Tapestry: An intricate weave employing several sets of heavy filler yarns on a single warp that produce a multi-colored pattern. Originally made with large-scale scenic designs that frequently illustrate a tale. They were used as decorative wall hangings but also provided insulation. Greek origin: tap’es – rug.
Toile: A refined cotton or linen print usually monochrome with intricately detailed pattern. The designs originally etched on copper rollers often depicted bucolic or rustic settings.
Toile de Jouy: Printed fabric made at Jouy in France by Philippe Oberkampf from 1760 to 1815. They were usually printed on white or off-white grounds in monotone red, blue, green or black.
Tussah: A rough silk extruded from the cocoons of uncultivated silkworms. Slubs appear in the yarn as it is spun which leave uneven depth of color especially after dyeing. Therefore fabric woven with tussah will have an irregular surface.
Twill: A basic weave where the filler threads pass over two or more ends in a regular progression. This creates a diagonal pattern. Origin: Scotland, twill – to make a diagonal effect.

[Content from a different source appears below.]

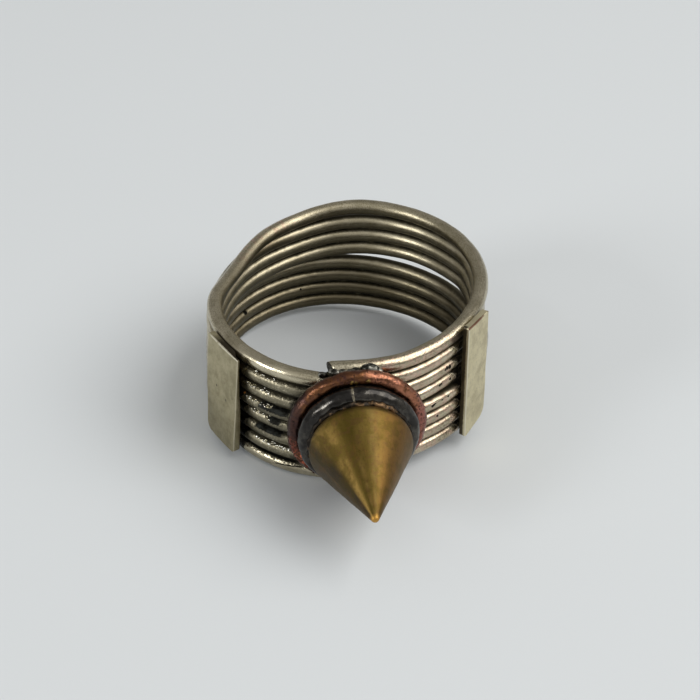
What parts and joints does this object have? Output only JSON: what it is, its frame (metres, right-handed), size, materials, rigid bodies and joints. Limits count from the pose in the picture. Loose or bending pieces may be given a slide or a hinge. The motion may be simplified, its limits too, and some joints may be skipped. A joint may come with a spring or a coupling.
{
  "type": "statement ring",
  "caption": "Finger ring of soldered round wire turns, with flat plates over the turns and a pointed cone held in two wire rings on the front.",
  "frame": {"origin": "axis of the finger hole, on the surface that the ring lies on", "axes": "+Z along the axis of the finger hole, up out of the ring as it lies; the cone points towards -Y"},
  "size_m": [0.0194, 0.0293, 0.0098],
  "materials": {
    "wire": "worn nickel silver wire, tarnished in the grooves",
    "plate": "dull nickel silver sheet with fine wear",
    "copper": "tarnished copper, brighter on its crown",
    "blackened": "blackened wire with a soft gloss",
    "golden": "satin golden-brown brass with long dark streaks"
  },
  "bodies": {
    "root": {"wire_coil": "wire", "left_plate": "plate", "right_plate": "plate", "copper_ring": "copper", "dark_ring": "blackened", "cone": "golden"}
  },
  "joints": []
}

Union Cloth: A cloth most often used for printing that is woven with blended yarns. The filler is usually twisted linen and cotton and the warp is generally cotton.
Velvet: A smooth fabric with a surface that is a short, thick pile. This is manufactured by weaving two cloths face to face simultaneously, which are then cut apart by the shuttle knife as they come off the loom. The fabric is rich in appearance and soft to the touch.
Warp or End: The threads of a textile that run vertically though the loom and are parallel to the selvage.
Warp print: A fabric where the design has been printed on the warp before it has been woven. This results in a pattern with an in distinct image similar to the technique of impressionist painting.
Weft or Filling: The horizontal yarns in a cloth, which run selvage to selvage across the fabric.
Wool: The fiber made from the fleece of sheep. Noted for its elasticity and luster it has an affinity for accepting rich color when dyed. Wool fibers vary in crimp, length and thickness and are good insulators. The yarns are frequently spun from the fleece of several breeds of sheep.
Yarn Dyed: Cloth that is woven with yarns that have been dyed prior to weaving. Most good quality fabrics are yarn-dyed.